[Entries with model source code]
· · ·

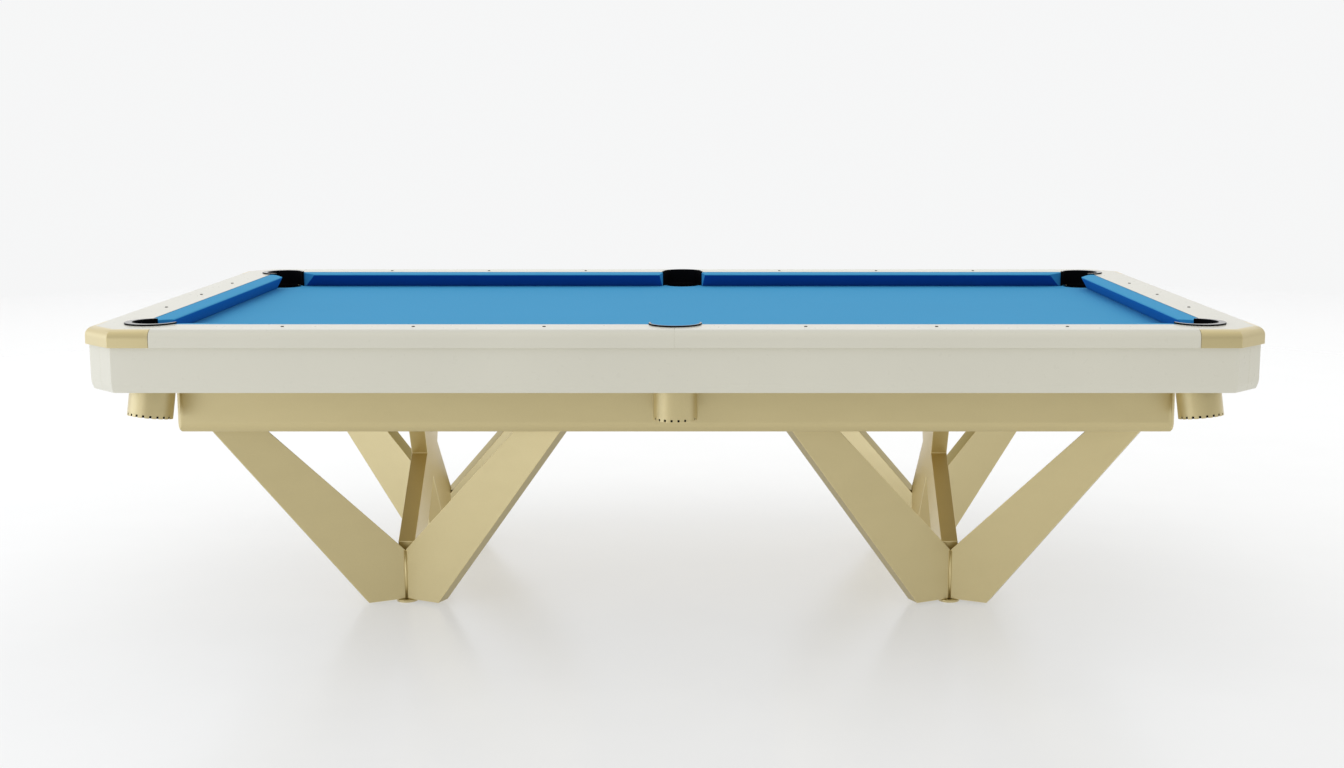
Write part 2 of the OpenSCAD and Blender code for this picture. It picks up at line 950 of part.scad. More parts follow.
bed_cloth();
slate(-slate_x, -slate_joint_x);  // slate_left
slate(-slate_joint_x, slate_joint_x);  // slate_centre
slate(slate_joint_x, slate_x);  // slate_right
long_rail(-1, -1);  // rail_front_left
long_rail(1, -1);  // rail_front_right
long_rail(-1, 1);  // rail_rear_left
long_rail(1, 1);  // rail_rear_right
end_rail(-1);  // rail_left_end
end_rail(1);  // rail_right_end
corner_caps();
sights();
long_cushion(-1, -1);  // cushion_front_left
long_cushion(1, -1);  // cushion_front_right
long_cushion(-1, 1);  // cushion_rear_left
long_cushion(1, 1);  // cushion_rear_right
end_cushion(-1);  // cushion_left_end
end_cushion(1);  // cushion_right_end
pocket_liner(-1, -1);  // pocket_liner_front_left
pocket_liner(0, -1);  // pocket_liner_front_centre
pocket_liner(1, -1);  // pocket_liner_front_right
pocket_liner(-1, 1);  // pocket_liner_rear_left
pocket_liner(0, 1);  // pocket_liner_rear_centre
pocket_liner(1, 1);  // pocket_liner_rear_right
pocket_cup(-1, -1);  // pocket_cup_front_left
pocket_cup(0, -1);  // pocket_cup_front_centre
pocket_cup(1, -1);  // pocket_cup_front_right
pocket_cup(-1, 1);  // pocket_cup_rear_left
pocket_cup(0, 1);  // pocket_cup_rear_centre
pocket_cup(1, 1);  // pocket_cup_rear_right
long_apron(-1);  // apron_front
long_apron(1);  // apron_rear
end_apron(-1);  // apron_left
end_apron(1);  // apron_right
frame_beam(1, -1, false);  // frame_beam_front
frame_beam(1, 1, false);  // frame_beam_rear
frame_beam(-1, 1, true);  // frame_beam_left
frame_beam(1, 1, true);  // frame_beam_right
frame_cross_members();
leg_arm(-1, -1, 1);  // left_front_outer_arm
leg_arm(-1, -1, -1);  // left_front_inner_arm
leg_arm(-1, 1, 1);  // left_rear_outer_arm
leg_arm(-1, 1, -1);  // left_rear_inner_arm
leg_arm(1, -1, 1);  // right_front_outer_arm
leg_arm(1, -1, -1);  // right_front_inner_arm
leg_arm(1, 1, 1);  // right_rear_outer_arm
leg_arm(1, 1, -1);  // right_rear_inner_arm
brace(-1);  // left_brace
brace(1);  // right_brace
leveller_pad(-1, -1);  // leveller_pad_left_front
leveller_pad(-1, 1);  // leveller_pad_left_rear
leveller_pad(1, -1);  // leveller_pad_right_front
leveller_pad(1, 1);  // leveller_pad_right_rear
leveller_stud(-1, -1);  // leveller_stud_left_front
leveller_stud(-1, 1);  // leveller_stud_left_rear
leveller_stud(1, -1);  // leveller_stud_right_front
leveller_stud(1, 1);  // leveller_stud_right_rear
rail_bolts();
leg_bolts();
countersunk_screws();
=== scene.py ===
import math

import bmesh
import bpy
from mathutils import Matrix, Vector


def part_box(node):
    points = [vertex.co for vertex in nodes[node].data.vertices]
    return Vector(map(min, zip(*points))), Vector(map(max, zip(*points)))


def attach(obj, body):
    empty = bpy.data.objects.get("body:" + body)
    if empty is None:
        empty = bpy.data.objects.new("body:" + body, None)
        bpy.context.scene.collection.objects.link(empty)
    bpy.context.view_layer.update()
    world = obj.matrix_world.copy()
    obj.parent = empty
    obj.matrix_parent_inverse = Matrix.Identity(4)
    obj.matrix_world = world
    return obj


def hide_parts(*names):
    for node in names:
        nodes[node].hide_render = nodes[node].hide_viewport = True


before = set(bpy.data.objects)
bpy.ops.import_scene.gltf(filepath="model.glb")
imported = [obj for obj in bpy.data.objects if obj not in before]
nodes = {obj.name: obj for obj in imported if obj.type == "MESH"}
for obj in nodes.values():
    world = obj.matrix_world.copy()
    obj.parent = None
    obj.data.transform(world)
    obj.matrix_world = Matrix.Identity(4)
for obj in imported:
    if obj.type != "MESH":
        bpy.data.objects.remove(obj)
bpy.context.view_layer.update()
BODY = "table"

# Camera, level across the picture and tilted down; its lens is in millimetres
CAMERA_PLACE = (0.0712, -4.7813, 1.313)
CAMERA_DOWN = math.radians(9.17)
CAMERA_LENS = 45.07
CAMERA_SHIFT = -0.024

# Cushions and pockets: places that the CAD boxes don't give
CORNER_MOUTH = 0.117            # between the two noses at a corner pocket
SIDE_MOUTH = 0.146              # between the two noses at a side pocket
CORNER_FACING = math.radians(142)   # from a cushion's nose to its end, seen from above
SIDE_FACING = math.radians(107)
NOSE_HEIGHT = 0.0365            # over the bed, at the middle of the nose's arc
NOSE_RADIUS = 0.0035
NOSE_END = math.radians(95)     # where the nose's arc runs into the top
UNDERCUT = 0.026                # from the nose line back to the foot of the face
CROWN = 0.0006                  # swell of a cushion's top
FEATHER = 0.0012                # the cloth dips this far where it is tucked in at the rail
FEATHER_WIDTH = 0.002
LINER_RADIUS = 0.0645
LINER_SETBACK = {"side": 0.046, "corner": 0.022}    # its middle, from the nose lines
CUP_DEPTH = 0.166               # along its axis, from the slates' underside
CUP_LEAN = math.radians(9)
CUP_SETBACK = {"side": 0.055, "corner": 0.022 - 0.008 / math.sqrt(2)}

# Black ring in the foot of a cup: a dark piece that stands in for the shade seen through the cup's
# slots
RING_RADIUS = 0.0518
RING_THICK = 0.004
RING_HEIGHT = 0.0066
RING_RISE = 0.0043              # from the cup's end to the ring's middle

# Weld bead between the two arms of a foot, in the lighter edge metal: a painted highlight
STUD_SETBACK = 0.014            # levelling stud behind the foot's edge
SEAM_RADIUS = 0.0035
SEAM_LENGTH = 0.133
SEAM_MIDDLE = 0.0755            # height of the bead's middle

# Widths of the softened edges
RAIL_EDGE = 0.0006
SLATE_EDGE = 0.0006
PANEL_EDGE = 0.0009             # on the aprons and the frame's beams
CAP_EDGE = 0.0004
ARM_EDGE = 0.0014               # on the legs' arms and braces
TURNED_EDGE = 0.0005            # on the cups and the levelling pads
SIGHT_EDGE = 0.0005
LINER_EDGE = 0.0012
CUSHION_EDGE = 0.0018
HARDWARE_EDGE = 0.0003

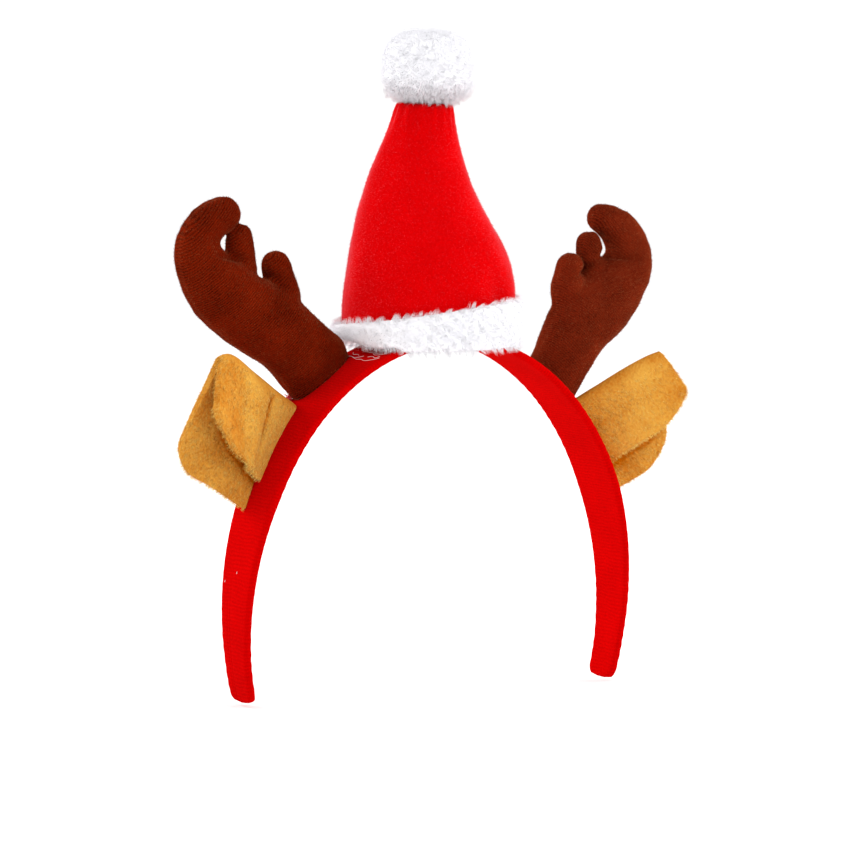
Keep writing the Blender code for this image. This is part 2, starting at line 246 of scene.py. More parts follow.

· · ·

▸ **Given instruction**:
Above are the records; copy all of them exactly.

▸ **Solution**:
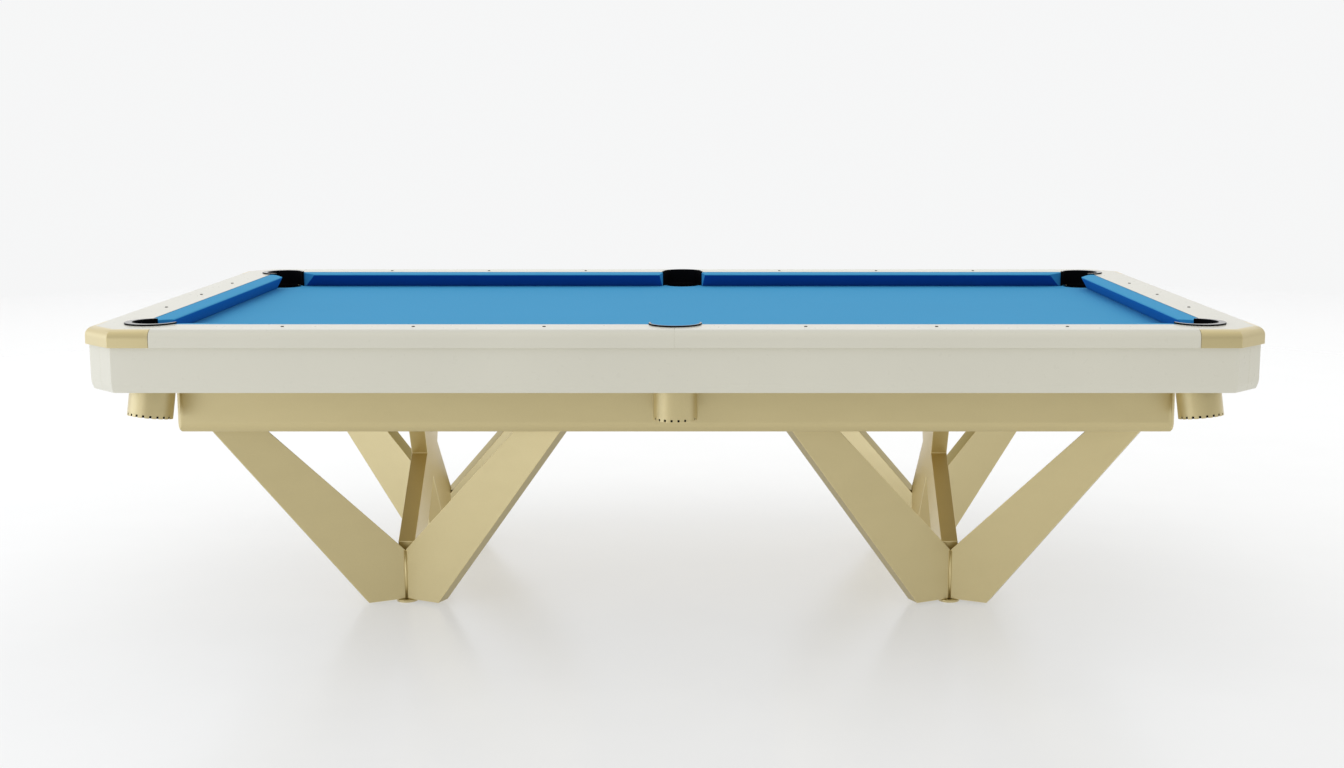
Write part 2 of the OpenSCAD and Blender code for this picture. It picks up at line 950 of part.scad. More parts follow.
bed_cloth();
slate(-slate_x, -slate_joint_x);  // slate_left
slate(-slate_joint_x, slate_joint_x);  // slate_centre
slate(slate_joint_x, slate_x);  // slate_right
long_rail(-1, -1);  // rail_front_left
long_rail(1, -1);  // rail_front_right
long_rail(-1, 1);  // rail_rear_left
long_rail(1, 1);  // rail_rear_right
end_rail(-1);  // rail_left_end
end_rail(1);  // rail_right_end
corner_caps();
sights();
long_cushion(-1, -1);  // cushion_front_left
long_cushion(1, -1);  // cushion_front_right
long_cushion(-1, 1);  // cushion_rear_left
long_cushion(1, 1);  // cushion_rear_right
end_cushion(-1);  // cushion_left_end
end_cushion(1);  // cushion_right_end
pocket_liner(-1, -1);  // pocket_liner_front_left
pocket_liner(0, -1);  // pocket_liner_front_centre
pocket_liner(1, -1);  // pocket_liner_front_right
pocket_liner(-1, 1);  // pocket_liner_rear_left
pocket_liner(0, 1);  // pocket_liner_rear_centre
pocket_liner(1, 1);  // pocket_liner_rear_right
pocket_cup(-1, -1);  // pocket_cup_front_left
pocket_cup(0, -1);  // pocket_cup_front_centre
pocket_cup(1, -1);  // pocket_cup_front_right
pocket_cup(-1, 1);  // pocket_cup_rear_left
pocket_cup(0, 1);  // pocket_cup_rear_centre
pocket_cup(1, 1);  // pocket_cup_rear_right
long_apron(-1);  // apron_front
long_apron(1);  // apron_rear
end_apron(-1);  // apron_left
end_apron(1);  // apron_right
frame_beam(1, -1, false);  // frame_beam_front
frame_beam(1, 1, false);  // frame_beam_rear
frame_beam(-1, 1, true);  // frame_beam_left
frame_beam(1, 1, true);  // frame_beam_right
frame_cross_members();
leg_arm(-1, -1, 1);  // left_front_outer_arm
leg_arm(-1, -1, -1);  // left_front_inner_arm
leg_arm(-1, 1, 1);  // left_rear_outer_arm
leg_arm(-1, 1, -1);  // left_rear_inner_arm
leg_arm(1, -1, 1);  // right_front_outer_arm
leg_arm(1, -1, -1);  // right_front_inner_arm
leg_arm(1, 1, 1);  // right_rear_outer_arm
leg_arm(1, 1, -1);  // right_rear_inner_arm
brace(-1);  // left_brace
brace(1);  // right_brace
leveller_pad(-1, -1);  // leveller_pad_left_front
leveller_pad(-1, 1);  // leveller_pad_left_rear
leveller_pad(1, -1);  // leveller_pad_right_front
leveller_pad(1, 1);  // leveller_pad_right_rear
leveller_stud(-1, -1);  // leveller_stud_left_front
leveller_stud(-1, 1);  // leveller_stud_left_rear
leveller_stud(1, -1);  // leveller_stud_right_front
leveller_stud(1, 1);  // leveller_stud_right_rear
rail_bolts();
leg_bolts();
countersunk_screws();
=== scene.py ===
import math

import bmesh
import bpy
from mathutils import Matrix, Vector


def part_box(node):
    points = [vertex.co for vertex in nodes[node].data.vertices]
    return Vector(map(min, zip(*points))), Vector(map(max, zip(*points)))


def attach(obj, body):
    empty = bpy.data.objects.get("body:" + body)
    if empty is None:
        empty = bpy.data.objects.new("body:" + body, None)
        bpy.context.scene.collection.objects.link(empty)
    bpy.context.view_layer.update()
    world = obj.matrix_world.copy()
    obj.parent = empty
    obj.matrix_parent_inverse = Matrix.Identity(4)
    obj.matrix_world = world
    return obj


def hide_parts(*names):
    for node in names:
        nodes[node].hide_render = nodes[node].hide_viewport = True


before = set(bpy.data.objects)
bpy.ops.import_scene.gltf(filepath="model.glb")
imported = [obj for obj in bpy.data.objects if obj not in before]
nodes = {obj.name: obj for obj in imported if obj.type == "MESH"}
for obj in nodes.values():
    world = obj.matrix_world.copy()
    obj.parent = None
    obj.data.transform(world)
    obj.matrix_world = Matrix.Identity(4)
for obj in imported:
    if obj.type != "MESH":
        bpy.data.objects.remove(obj)
bpy.context.view_layer.update()
BODY = "table"

# Camera, level across the picture and tilted down; its lens is in millimetres
CAMERA_PLACE = (0.0712, -4.7813, 1.313)
CAMERA_DOWN = math.radians(9.17)
CAMERA_LENS = 45.07
CAMERA_SHIFT = -0.024

# Cushions and pockets: places that the CAD boxes don't give
CORNER_MOUTH = 0.117            # between the two noses at a corner pocket
SIDE_MOUTH = 0.146              # between the two noses at a side pocket
CORNER_FACING = math.radians(142)   # from a cushion's nose to its end, seen from above
SIDE_FACING = math.radians(107)
NOSE_HEIGHT = 0.0365            # over the bed, at the middle of the nose's arc
NOSE_RADIUS = 0.0035
NOSE_END = math.radians(95)     # where the nose's arc runs into the top
UNDERCUT = 0.026                # from the nose line back to the foot of the face
CROWN = 0.0006                  # swell of a cushion's top
FEATHER = 0.0012                # the cloth dips this far where it is tucked in at the rail
FEATHER_WIDTH = 0.002
LINER_RADIUS = 0.0645
LINER_SETBACK = {"side": 0.046, "corner": 0.022}    # its middle, from the nose lines
CUP_DEPTH = 0.166               # along its axis, from the slates' underside
CUP_LEAN = math.radians(9)
CUP_SETBACK = {"side": 0.055, "corner": 0.022 - 0.008 / math.sqrt(2)}

# Black ring in the foot of a cup: a dark piece that stands in for the shade seen through the cup's
# slots
RING_RADIUS = 0.0518
RING_THICK = 0.004
RING_HEIGHT = 0.0066
RING_RISE = 0.0043              # from the cup's end to the ring's middle

# Weld bead between the two arms of a foot, in the lighter edge metal: a painted highlight
STUD_SETBACK = 0.014            # levelling stud behind the foot's edge
SEAM_RADIUS = 0.0035
SEAM_LENGTH = 0.133
SEAM_MIDDLE = 0.0755            # height of the bead's middle

# Widths of the softened edges
RAIL_EDGE = 0.0006
SLATE_EDGE = 0.0006
PANEL_EDGE = 0.0009             # on the aprons and the frame's beams
CAP_EDGE = 0.0004
ARM_EDGE = 0.0014               # on the legs' arms and braces
TURNED_EDGE = 0.0005            # on the cups and the levelling pads
SIGHT_EDGE = 0.0005
LINER_EDGE = 0.0012
CUSHION_EDGE = 0.0018
HARDWARE_EDGE = 0.0003

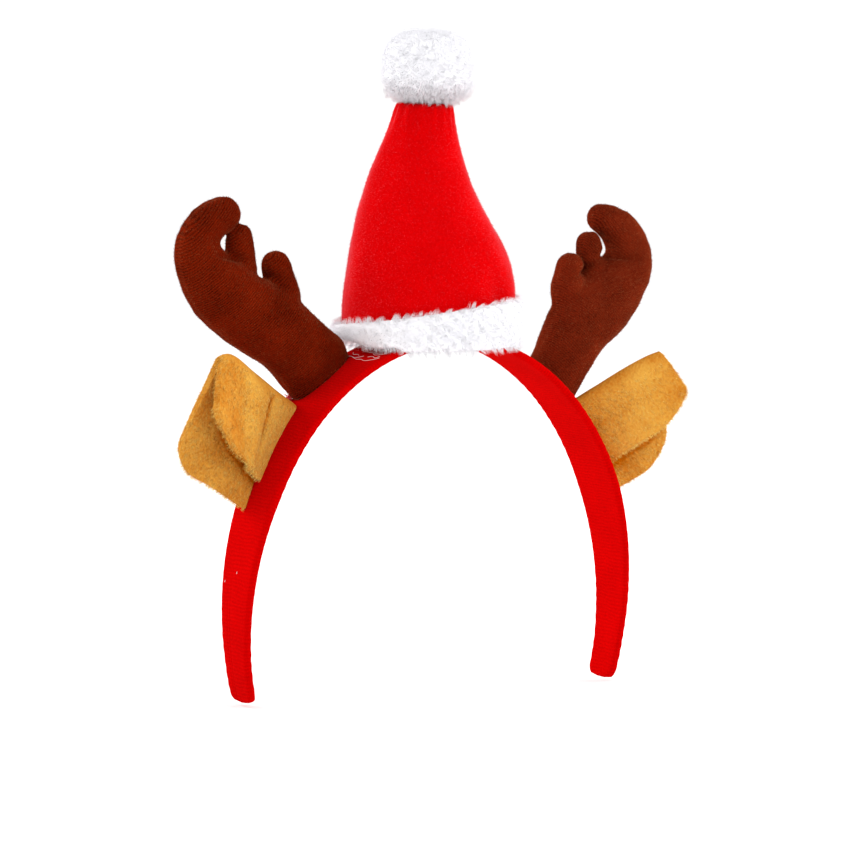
Keep writing the Blender code for this image. This is part 2, starting at line 246 of scene.py. More parts follow.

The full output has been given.